Difusión del conocimiento científico en Europa a fines del siglo XIX
En la segunda mitad del siglo XIX, la divulgación científica se asentó en Europa en diversos formatos como conferencias, libros, revistas, nuevas enciclopedias, exposiciones, museos, observatorios, jardines botánicos y zoológicos.
Aunque existen obras precedentes como Dialogo sopra i due massimi sistemi del mondo, tolemaico e copernicano (1632) de Galileo Galilei, y la primera gran Encyclopédie (1750-1772), de los filósofos Denis Diderot y Jean Le Rond D'Alembert, fue en este período que se definió como género educativo y de entretención para un amplio público (de Semir, 2002).
Con el fin de acercar la ciencia a los marcos conceptuales de estos nuevos lectores considerados como una "mayoría inculta" (de Semir, 2015), el lenguaje se adaptó, su contenido se simplificó y el texto se acompañó de ilustraciones (Fernández Polo, 1999).
Para el editor de la Colección Biblioteca de las Maravillas Édouard Charton, los dibujos cumplieron un rol pedagógico, sobre todo en lectores populares recientemente alfabetizados (Aurenche, 2012), pues permitieron visualizar conocimientos teóricos, y representar lo que unos pocos podían presenciar en sus experimentos (Sánchez y Barroso, 2014).
La proliferación de este tipo de obras se enmarcó en el positivismo, corriente de pensamiento que afirmó que el conocimiento de la realidad debía sustentarse en el método científico.
Su uso contribuyó a la industrialización del mundo editorial y a la creación de grandes grupos editoriales como Larousse y Hachette en Francia (de Semir, 2002).
Con el tiempo se transformaron en un espacio alternativo al académico destinado también a científicos autodidactas. A diferencia de los textos dirigidos a un público universitario, estos buscaron transmitir el saber científico e incorporarlo en la vida cotidiana de los lectores (Roqueplo, cit. en de Semir, 2015: 155).
"Traducción simultánea" y piratería editorial: del francés al castellano
Estas colecciones bibliográficas se tradujeron de manera casi simultánea a su publicación francesa, debido a la alta demanda de volúmenes de divulgación científica en países de habla hispana.
Para asegurar una adecuada interpretación y uso de neologismos científicos, las ediciones en castellano de la Biblioteca de las Maravillas estuvieron a cargo de autores españoles con conocimientos en la materia.
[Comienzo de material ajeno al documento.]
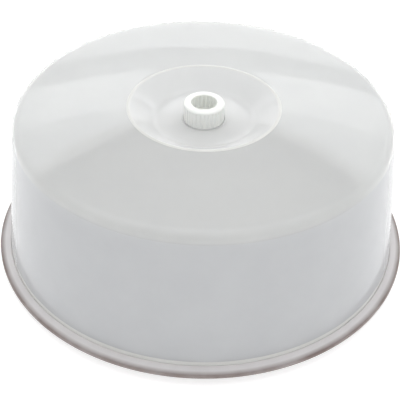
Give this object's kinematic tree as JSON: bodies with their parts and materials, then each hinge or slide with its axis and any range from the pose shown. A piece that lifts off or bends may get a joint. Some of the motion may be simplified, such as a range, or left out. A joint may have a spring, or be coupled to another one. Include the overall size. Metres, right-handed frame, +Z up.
{
  "type": "humidity dome tray",
  "caption": "Round clear humidity dome with a drafted wall and a rotary vent knob in its dished crown, resting on a shallow saucer tray.",
  "frame": {"origin": "centre of the face that the tray stands on", "axes": "+Z up along the dome's axis; the object is round, so X and Y are free"},
  "size_m": [0.3, 0.3, 0.1226],
  "materials": {
    "tray_plastic": "satin natural polypropylene",
    "clear_plastic": "clear, slightly milky moulding with a glossy surface",
    "knob_plastic": "translucent natural polypropylene, semi-gloss"
  },
  "bodies": {
    "tray": {"tray": "tray_plastic"},
    "dome": {"dome": "clear_plastic"},
    "vent": {"vent_knob": "knob_plastic", "vent_retainer": "knob_plastic"}
  },
  "joints": [
    {"name": "dome_lift", "type": "slide", "parent": "tray", "child": "dome", "axis": [0, 0, 1], "range_m": [0, 0.15]},
    {"name": "vent_turn", "type": "hinge", "parent": "dome", "child": "vent", "pos_m": [0, 0, 0.1092], "axis": [0, 0, 1], "range_deg": [0, 60]}
  ]
}
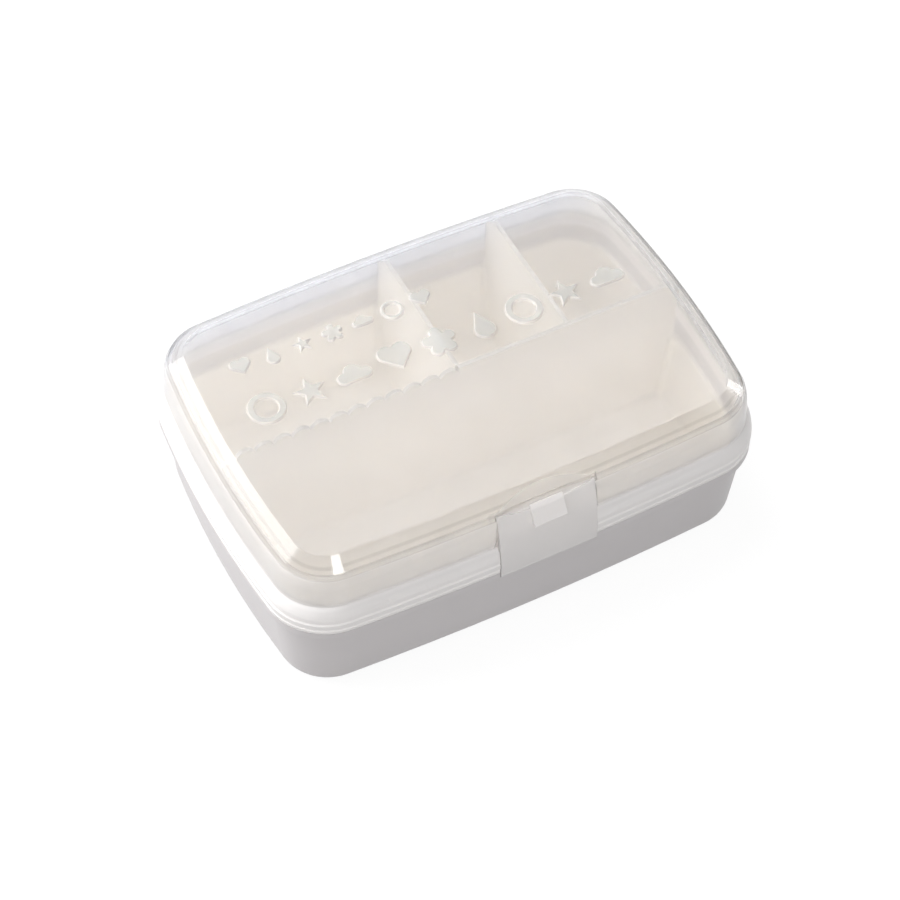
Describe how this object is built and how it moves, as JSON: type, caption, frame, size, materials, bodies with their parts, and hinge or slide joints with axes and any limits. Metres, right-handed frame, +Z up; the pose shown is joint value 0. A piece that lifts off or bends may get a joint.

En este país europeo la traducción generó un interés y debate desde comienzos del siglo XVIII, y se transformó en un medio de arribo de la ciencia ilustrada (Lafarga, 1999). Las labores de traductores y editores incluyeron desde la corrección del texto, hasta su nacionalización o adaptación cultural a "los gustos, usos y costumbres" del país para el que se tradujo (Urzainqui, 1991: 633).
En este proceso de cambio de una lengua a otra la difusión del material sufrió modificaciones, o incluso la pérdida de su filiación de origen. Circularon así versiones alternativas o "piratas", que llegaron a nuevos lectores pese a que no contaron con autorización para su publicación y circulación (Balazs, 2012).
Uno de los principales esfuerzos para terminar con la piratería internacional fue el "Convenio de Berna para la Protección de las Obras Literarias y Artísticas", firmado por Alemania, Bélgica, España, Francia, Reino Unido, Italia, Suiza y Túnez en 1886.
En adelante se prestó mayor atención a esta práctica, y se crearon nuevas regulaciones y sanciones. Tal fue el caso de los derechos de autor, cuyo cumplimiento fue un ejercicio de "triangulación entre […] el acceso barato a obras extranjeras, los intereses de las editoriales locales y las demandas de los socios comerciales internacionales" (Balazs, 2012: 440).
Aunque a fines del XIX, las editoriales europeas perdieron interés por las colecciones de divulgación (Tesnière, 1993), la difusión del conocimiento científico para un público no especializado prevaleció, y hoy se manifiesta en múltiples medios, como series documentales, programas televisivos y revistas (de Semir, 2015).